John: But under the bank’s terms-letter I have to pay a total of $16,000 in legal fees – at $8,000 for you and another $8,000 for the bank’s solicitor – for you both to advise me that it is ok to swear under oath and penalty of perjury that I have already received a payment of $2.1 million from the bank when the bank hasn’t paid me anything and I haven’t received anything?
Both you and the bank’s solicitor are members of the Bar Association aren’t you?
Kevin: Yes of course.
John: And the Bar Association doesn’t have any rules about advising clients to swear false affidavits and registering falsified securities and false receipts at the Land Title Office?
Kevin: You ask too many questions John. I told you it’s routine.
John: But the moment the security is registered the bank will be $4.2 million richer. I will have advanced $2.1 million of real-estate-secured-credit to the bank by agreeing unconditionally that I owe it $2.1 million plus interest, while the security itself states exactly the opposite and that the bank has already paid me $2.1 million of its own lawful money of Canada. That can’t possibly be legal.
Kevin: Ok now you’re starting to piss me off. Do you want the loan or don’t you? If you do, then raise your right hand, swear, and sign the damn papers. If you don’t, then there is the door.
____
Congratulations. Now you know where all the money comes from.
The most specific criminal act that John was thinking of is called suborning perjury. His lawyer was counselling him to commit an act of perjury by swearing under oath and penalty of perjury and to bear false witness against his corporate entity that he had witnessed that corporate entity commit an act of debt by receiving a $2.1 million loan from the bank.
Strictly speaking, the thing registered was not a mortgage but a registered libel against John’s corporate entity, and that stripped it of all its legal and equitable rights as the real creditor that was advancing real-estate-secured-credit to the bank.
Here again – this isn’t rocket science. Imagine the following truncated conversation at the bank:
Potential customer: Hello – I would like to obtain $2.1 million of credit from the bank to purchase a residential apartment building.
Banker: Yes I think that we can do that. But you will have to first give the bank a sworn and notarized receipt swearing under oath that the bank has already paid you $2.1 million, and then have your lawyer register the sworn security at the Land Title Office.
The truly amazing thing is that people have been so habituated to trust nominal authority figures that they can be induced into doing the most obviously and ridiculously fraudulent things without even perceiving anything unusual about it.

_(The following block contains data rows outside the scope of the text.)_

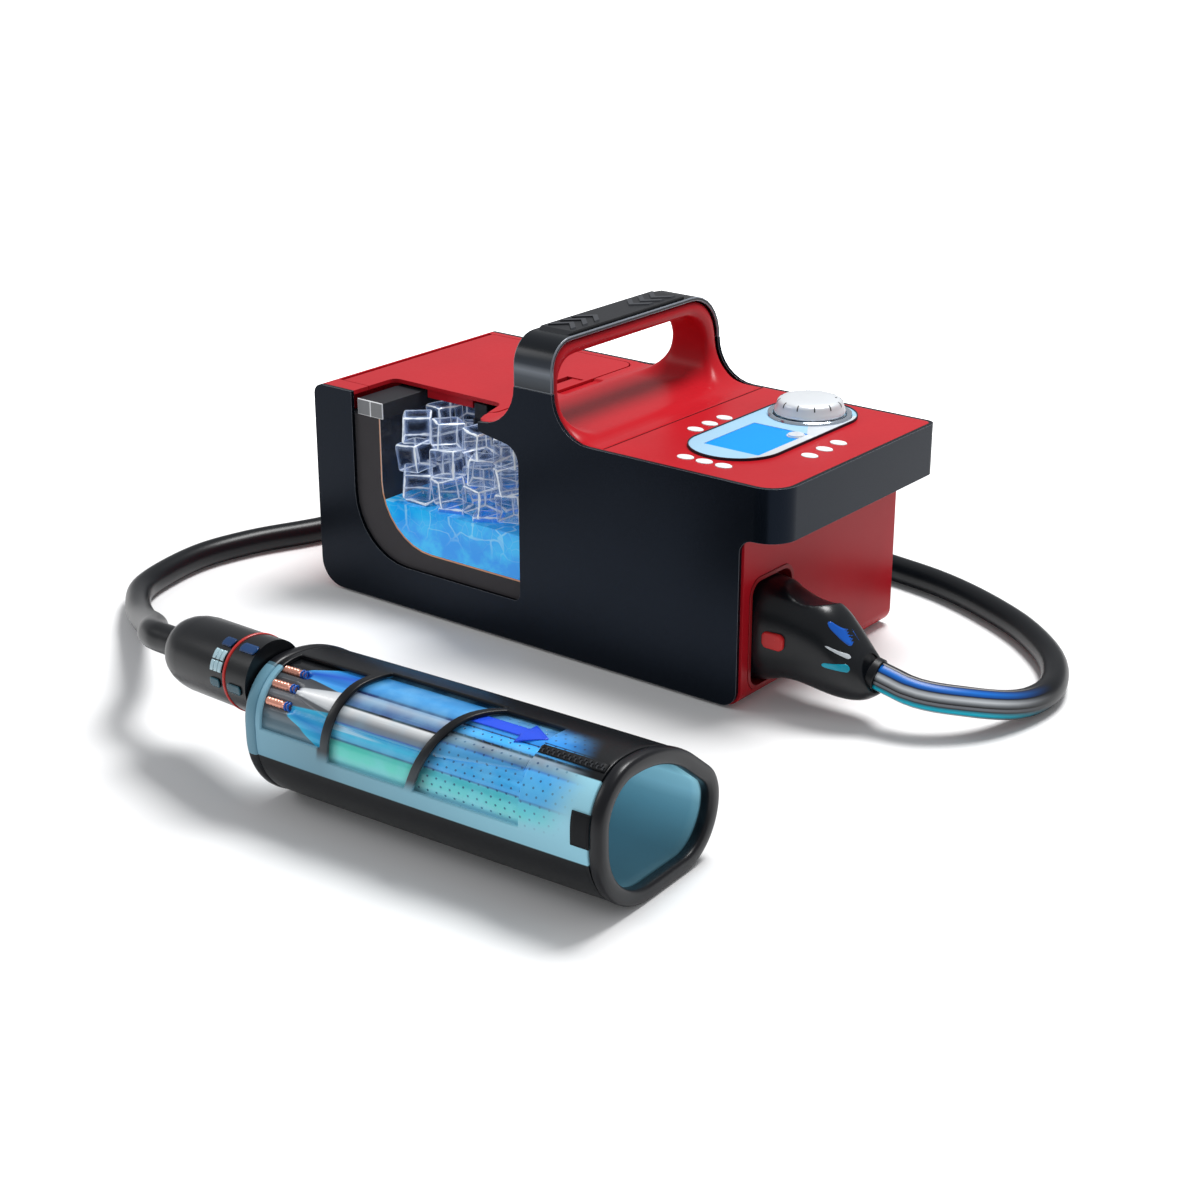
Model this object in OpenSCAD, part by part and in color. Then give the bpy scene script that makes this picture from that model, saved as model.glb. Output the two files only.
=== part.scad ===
// Hot and cold therapy machine: an insulated ice reservoir and a control head in one carried
// housing, a three-tube hose, and a sleeve wrap. The front is cut away at the reservoir.
// X runs along the housing to the control head, the long front faces -Y, and Z = 0 is the floor.

/* [Housing] */
// Overall length of the machine, tail to control head
unit_l = 412; // [404:1:430]
// Overall width over the front and rear covers
unit_w = 197; // [190:1:215]
// Height of the flat deck above the floor
deck_h = 159; // [155:1:170]
// Wall of the moulded covers
wall = 3; // [2.5:0.5:3.5]
// Height of the anti-slip strips under the base
foot_h = 2; // [1.5:0.5:4]
// How far the control head stands out past the end wall
head_overhang = 28; // [24:1:34]
// Height of the band round the control head
band_h = 37; // [32:1:42]
// Plan radius of the control head's front corner
head_corner_r = 20; // [14:1:26]
// Plan radius of the control head's rear corner
head_back_r = 8; // [6:1:14]
// Corner radius at the foot of the covers
foot_corner_r = 20; // [14:1:26]
// Corner radius at the top of the tail
tail_top_r = 8; // [6:1:9]

/* [Handle] */
// Middle of the handle, from the middle of the machine
handle_x = 4; // [0:1:8]
// Width of the handle along the machine
handle_w = 33.5; // [28:0.5:40]
// Height of the handle's strap above the floor
handle_top = 226; // [218:1:236]
// Thickness of the handle's front leg with its strap
front_leg_t = 10; // [9:0.5:14]
// Thickness of the handle's rear leg with its strap
rear_leg_t = 17; // [12:0.5:22]
// Height of the handle's grip with its strap
grip_h = 14; // [12:0.5:18]
// Thickness of the strap over the handle
strap_t = 3; // [2:0.5:4]
// How far the strap reaches down each leg from its top
strap_drop = 36; // [32:1:40]
// Thickness of the rubber grip pad
pad_t = 2; // [1.5:0.5:3]

/* [Cutaway] */
// Distance of the cut's left edge from the tail
cut_left_in = 38; // [34:1:44]
// Right edge of the cut
cut_right = -9.5; // [-14:0.5:-6]
// Height of the cut's lower edge
cut_floor = 33; // [28:1:38]
// Radius of the cut's lower left corner
cut_r = 50; // [40:1:56]
// How far the cut runs back from the front into the lid
cut_depth = 46.5; // [42:0.5:52]

/* [Reservoir] */
// Distance of the tank's left wall from the tail
tank_left_in = 62; // [58:1:68]
// Right wall of the tank
tank_right = 8; // [2:1:12]
// Height of the tank's floor
tank_floor = 46.5; // [42:0.5:50]
// Radius of the tank's lower left corner
tank_r = 48; // [36:1:56]
// Rear wall of the tank
tank_back = 70; // [62:1:74]
// Wall of the metal liner
liner_t = 1.2; // [1:0.1:2]
// Height of the water above the floor
water_level = 81; // [70:1:95]
// Edge length of the ice cubes
ice_edge = 21; // [18:0.5:22]
// Height of the rim round the tank's mouth
rim_h = 12; // [10:0.5:13]

/* [Lid] */
// Front edge of the lid
lid_front = -80; // [-84:1:-76]
// Rear edge of the lid
lid_back = 90; // [84:1:91]
// Gap round the lid
lid_gap = 0.6; // [0.4:0.1:1]
// Radius of the barrel along the lid's hinged edge
barrel_r = 4; // [3.5:0.5:4.5]
// Radius of the hinge pin
pin_r = 1.5; // [1.2:0.1:2]
// Length of the latch across the machine
latch_w = 30; // [24:1:36]
// Travel of the latch
latch_travel = 4; // [3:0.5:5]

/* [Controls] */
// Length of the control panel from the seam to the head's end
panel_l = 144; // [140:1:150]
// Width of the display bezel
bezel_w = 66; // [60:1:72]
// Length of the display bezel
bezel_l = 155; // [150:1:160]
// Width of the screen
screen_w = 44; // [38:1:50]
// Length of the screen
screen_l = 60; // [50:1:64]
// Radius of the dial
knob_r = 25; // [22:0.5:27]
// Height of the dial
knob_h = 11; // [9:0.5:16]
// Travel of the pressed dial
dial_travel = 1; // [0.6:0.1:1.2]
// Half length of a button
button_a = 6.2; // [5:0.1:7]
// Half width of a button
button_b = 4.6; // [4:0.1:5.2]
// Travel of a button
button_travel = 1; // [0.6:0.1:1.4]

/* [Plug] */
// Middle of the plug across the machine
plug_y = -62; // [-64:1:-58]
// Width of the plug
plug_w = 46; // [42:1:50]
// Height of the plug's seat above the floor
plug_z = 50; // [49:1:54]
// Height of the plug at its seat
plug_h = 74; // [70:1:76]
// Depth of the plug inside its socket
plug_depth = 10; // [8:1:14]
// Travel of the release button
release_travel = 1.5; // [1:0.25:2]

/* [Hose] */
// Diameter of the hose
hose_d = 19; // [17:0.5:21]
// Length of the sleeve round the hose at the plug
boot_l = 6; // [5:0.5:9]

/* [Wrap] */
// Length of the sleeve wrap
wrap_l = 258; // [240:1:300]
// Width of the wrap as it lies
wrap_w = 121; // [116:1:128]
// Height of the wrap as it lies
wrap_h = 92.5; // [90:0.5:98]
// Thickness of the outer fabric
fabric_t = 3; // [2:0.5:4]
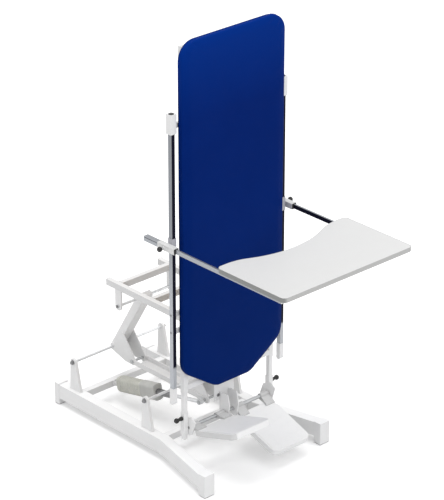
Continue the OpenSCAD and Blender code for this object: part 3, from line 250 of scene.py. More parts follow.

Note also the similarity of the two techniques. The banker uses the purported security to deceive the pretended borrower into advancing real-estate-secured-credit to the bank, while the same writing has been falsified to evidence a cash / equity investment by the bank. The result is a double-whammy instantaneous $4.2 million increase in the bank’s wealth the moment the security is registered, and which it then uses to support an unsecured $2.1 million deposit credit back to the pretended borrower.

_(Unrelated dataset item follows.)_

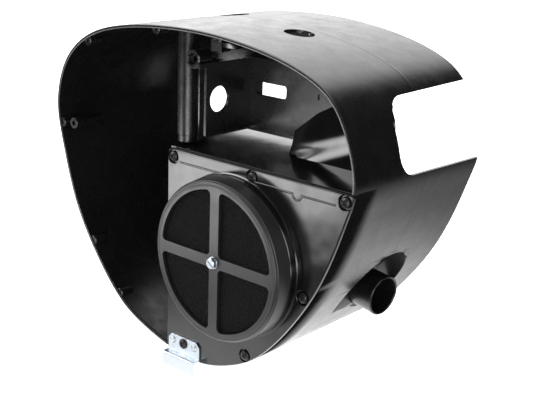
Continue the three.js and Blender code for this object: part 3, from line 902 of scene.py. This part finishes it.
# ---- mounting bracket ----
def bent_sheet():
    """The bracket's side view as a closed (y, z) loop with rounded bends."""
    thick, top, bend, foot = (BRACKET[k] for k in ("thick", "top", "bend", "foot"))
    lip = BRACKET_FRONT - BRACKET["ledge"]
    # y, z and bend radius of each corner
    turns = [
        (-GAP, top, 0), (-GAP, bend - thick, 2.0), (lip + thick, bend - thick, 0.5), (lip + thick, foot, 0),
        (lip, foot, 0), (lip, bend, 2.0), (BRACKET_FRONT, bend, 0.5), (BRACKET_FRONT, top, 0),
    ]
    loop = []
    for i, (y, z, radius) in enumerate(turns):
        here = Vector((y, z))
        if not radius:
            loop.append((y, z))
            continue
        before = Vector(turns[i - 1][:2]) - here
        after = Vector(turns[(i + 1) % len(turns)][:2]) - here
        start, end = here + before.normalized() * radius, here + after.normalized() * radius
        for k in range(8):
            t = k / 7
            point = start * (1 - t) ** 2 + here * 2 * t * (1 - t) + end * t * t
            loop.append((point.x, point.y))
    return loop


def mounting_bracket():
    """The bent sheet with its two upper corners cut off and a screw hole."""
    left, right, top = (BRACKET[k] for k in ("left", "right", "top"))
    rings = [[(x, y, z) for y, z in bent_sheet()] for x in (left, right)]
    sheet = skinned(rings, capped=True)
    chamfer, past = 4.0, 3
    cuts = []
    for x, way in ((left, 1), (right, -1)):
        corner = [(x - past * way, top + past), (x + (chamfer + past) * way, top + past),
                  (x - past * way, top - chamfer - past)]
        cuts.append(prism(corner, -30, 10))
    cuts.append(moved(rod(2.3, -20, 5, 24), BRACKET_SCREW[0], 0, BRACKET_SCREW[1]))
    sheet = combined(sheet, *cuts)
    return shaded(eased(sheet, 0.3, 55, 2), 40)


piece("mounting_bracket_visual", mounting_bracket(), ZINC)

# ---- inner pieces keep their CAD shapes ----
INNER = {
    "foam_support_grid": COVER_PLASTIC, "panel_gasket": RUBBER, "cover_seal": RUBBER,
    "cover_screw_insert": BRASS, "bracket_insert": BRASS,
}
INNER.update({f"panel_insert_{number}": BRASS for number in range(1, 6)})
for node, material in INNER.items():
    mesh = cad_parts[node].data
    mesh.materials.clear()
    mesh.materials.append(material)


# ---- floor, light and camera ----
def mixed(tree, factor, low, high):
    node = tree.nodes.new("ShaderNodeMixShader")
    tree.links.new(factor, node.inputs["Fac"])
    tree.links.new(low, node.inputs[1])
    tree.links.new(high, node.inputs[2])
    return node.outputs["Shader"]


def added(tree, first, second):
    node = tree.nodes.new("ShaderNodeMath")
    tree.links.new(first, node.inputs[0])
    tree.links.new(second, node.inputs[1])
    return node.outputs["Value"]


# glows on the floor that only the object mirrors: x and y in metres, radius, radiance at the centre
FLOOR_GLOW = [
    (-0.38, -0.56, 0.44, 10.0),    # front left, in the panel and the cover
    (0.0, -0.1, 0.26, 2.0),        # under the front, in the panel's foot
    (0.14, 0.09, 0.26, 1.1),       # two at the right, in the side's lower half
    (0.22, 0.17, 0.5, 0.7),
    (0.48, -0.7, 0.5, 14.0),       # front right, in the tower and rounded edges
    (-0.2, 0.8, 0.65, 3.0),        # back, left and right
    (-0.9, 0.15, 0.65, 3.0),
    (0.95, -0.15, 0.5, 3.0),
]
FLOOR_DIM = 0.02                   # radiance of the floor away from every glow


def floor():
    """A pale floor; the object mirrors soft glows on it instead of an even white."""
    mesh = new_mesh([(-30, -30, 0), (30, -30, 0), (30, 30, 0), (-30, 30, 0)], [(0, 1, 2, 3)])
    made = bpy.data.objects.new("floor", mesh)
    bpy.context.scene.collection.objects.link(made)
    m = Nodes("pale_floor", (0.9, 0.9, 0.9), 0.9)
    m.shader.inputs["Specular IOR Level"].default_value = 0.1
    m.shader.inputs["Emission Color"].default_value = (1, 1, 1, 1)
    m.shader.inputs["Emission Strength"].default_value = 0.92
    m.bump(m.noise(40, 2), 0.0001)
    tree = m.tree
    total = None
    for x, y, radius, radiance in FLOOR_GLOW:
        away = tree.nodes.new("ShaderNodeVectorMath")
        away.operation = "DISTANCE"
        away.inputs[1].default_value = (x, y, 0)
        tree.links.new(m.place, away.inputs[0])
        spot = tree.nodes.new("ShaderNodeMapRange")
        spot.interpolation_type = "SMOOTHERSTEP"
        spot.inputs["From Min"].default_value = radius
        spot.inputs["From Max"].default_value = 0
        spot.inputs["To Min"].default_value = 0 if total else FLOOR_DIM
        spot.inputs["To Max"].default_value = radiance
        tree.links.new(away.outputs["Value"], spot.inputs["Value"])
        total = spot.outputs["Result"] if total is None else added(tree, total, spot.outputs["Result"])
    glow = tree.nodes.new("ShaderNodeEmission")
    tree.links.new(total, glow.inputs["Strength"])
    seen = tree.nodes.new("ShaderNodeLightPath").outputs["Is Camera Ray"]
    shown = mixed(tree, seen, glow.outputs["Emission"], m.shader.outputs["BSDF"])
    tree.links.new(shown, tree.nodes["Material Output"].inputs["Surface"])
    mesh.materials.append(m.material)


def direction(azimuth, elevation):
    """Unit vector; azimuth 0 is +Y and 90 is +X."""
    a, e = math.radians(azimuth), math.radians(elevation)
    return (math.sin(a) * math.cos(e), math.cos(a) * math.cos(e), math.sin(e))


# soft boxes in the sky: azimuth, elevation, full to this angle, gone at this angle, radiance
SOFTBOXES = [
    (-42, 28, 18, 44, 2.3),        # behind, in the shell's top
    (-134, 28, 7, 19, 12.0),       # front left, in the partition's band
    (0, 80, 12, 38, 3.0),          # overhead
    (-95, 25, 12, 32, 1.5),        # left and right
    (95, 35, 8, 26, 1.2),
    (140, 8, 10, 26, 5.0),         # front right
]
AMBIENT = 0.03                     # radiance of the sky away from every soft box


def studio():
    """A sky that the camera sees as plain white and the object mirrors as soft boxes."""
    world = bpy.data.worlds.new("studio")
    bpy.context.scene.world = world
    world.use_nodes = True
    tree = world.node_tree
    background = tree.nodes["Background"]
    background.inputs["Color"].default_value = (1, 1, 1, 1)
    place = tree.nodes.new("ShaderNodeTexCoord").outputs["Generated"]
    total = None
    for azimuth, elevation, full, gone, radiance in SOFTBOXES:
        dot = tree.nodes.new("ShaderNodeVectorMath")
        dot.operation = "DOT_PRODUCT"
        dot.inputs[1].default_value = direction(azimuth, elevation)
        tree.links.new(place, dot.inputs[0])
        shape = tree.nodes.new("ShaderNodeMapRange")
        shape.interpolation_type = "SMOOTHSTEP"
        shape.inputs["From Min"].default_value = math.cos(math.radians(gone))
        shape.inputs["From Max"].default_value = math.cos(math.radians(full))
        shape.inputs["To Min"].default_value = 0 if total else AMBIENT
        shape.inputs["To Max"].default_value = radiance
        tree.links.new(dot.outputs["Value"], shape.inputs["Value"])
        total = shape.outputs["Result"] if total is None else added(tree, total, shape.outputs["Result"])
    tree.links.new(total, background.inputs["Strength"])
    pale = tree.nodes.new("ShaderNodeBackground")
    pale.inputs["Color"].default_value = (1, 1, 1, 1)
    seen = tree.nodes.new("ShaderNodeLightPath").outputs["Is Camera Ray"]
    shown = mixed(tree, seen, background.outputs["Background"], pale.outputs["Background"])
    tree.links.new(shown, tree.nodes["World Output"].inputs["Surface"])


# angles in degrees, lens and place in millimetres
CAMERA = dict(azimuth=40.754, elevation=17.067, roll=1.991, lens=68.74, place=(524.8, -569.0, 285.9))


def camera():
    """Pinhole camera from the angles, rolled about its own axis."""
    a, e, r = (math.radians(CAMERA[k]) for k in ("azimuth", "elevation", "roll"))
    back = Vector((math.sin(a) * math.cos(e), -math.cos(a) * math.cos(e), math.sin(e)))
    right = Vector((math.cos(a), math.sin(a), 0))
    up = back.cross(right)
    across = right * math.cos(r) + up * math.sin(r)
    upwards = up * math.cos(r) - right * math.sin(r)
    data = bpy.data.cameras.new("camera")
    data.sensor_width = 36
    data.lens = CAMERA["lens"]
    data.clip_start, data.clip_end = 0.01, 100
    made = bpy.data.objects.new("camera", data)
    bpy.context.scene.collection.objects.link(made)
    turn = Matrix((across, upwards, back)).transposed().to_4x4()
    made.matrix_world = Matrix.Translation(TO_ROW @ Vector(CAMERA["place"])) @ turn
    bpy.context.scene.camera = made


floor()
studio()
camera()
view = bpy.context.scene.view_settings
view.view_transform = "Standard"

A true money-lender walks away $2.1 million poorer after making a $2.1 million loan.
A banker walks away $2.1 million richer after (purportedly) making a $2.1 million loan.
The difference is $4.2 million.
On the human-interaction flip-side of the same mirror-image device, we are all being systematically looted by the bankers because we have been habituated to believe that it can’t be happening because the lawyers would not let them get away with it. So we all end up getting screwed twice-over for double the amount the bankers would screw us out of without the lawyers helping.
John had to pay $16,000 in legal fees to pay both lawyers who were both in fact working for the bank.
The bank “loaned ” two point one million.
The never mentioned “seller” got the money.
The borrower got the real estate.
True, the bank will make out like a bandit on interest.
The borrower will get the title if loan paid off.
Hi – Sorry for the extended delay – I’ve been locked out of the site. I answer to your comment, you are incorrect. The lead-underwriter / nominal borrower already owned the property with near clear title. There was no seller to mention. And the $2.1 million had to be put into the renovation and upgrade project – after the bank obtained all right, title and interest to the property for nothing. He still had the repurchase option but as and when the $2.1 million was put into the building it was owned by the bank. And the bank never loaned anything – it merely agreed that it owed. I am posting a new expanded version called Usury as cognitive dyslexia that gives a much more detailed account.
And regardless, the crimes committed by the lawyers and the bank management were complete when they solicited the offer from the John. Why did you put “loaned” in quotation marks?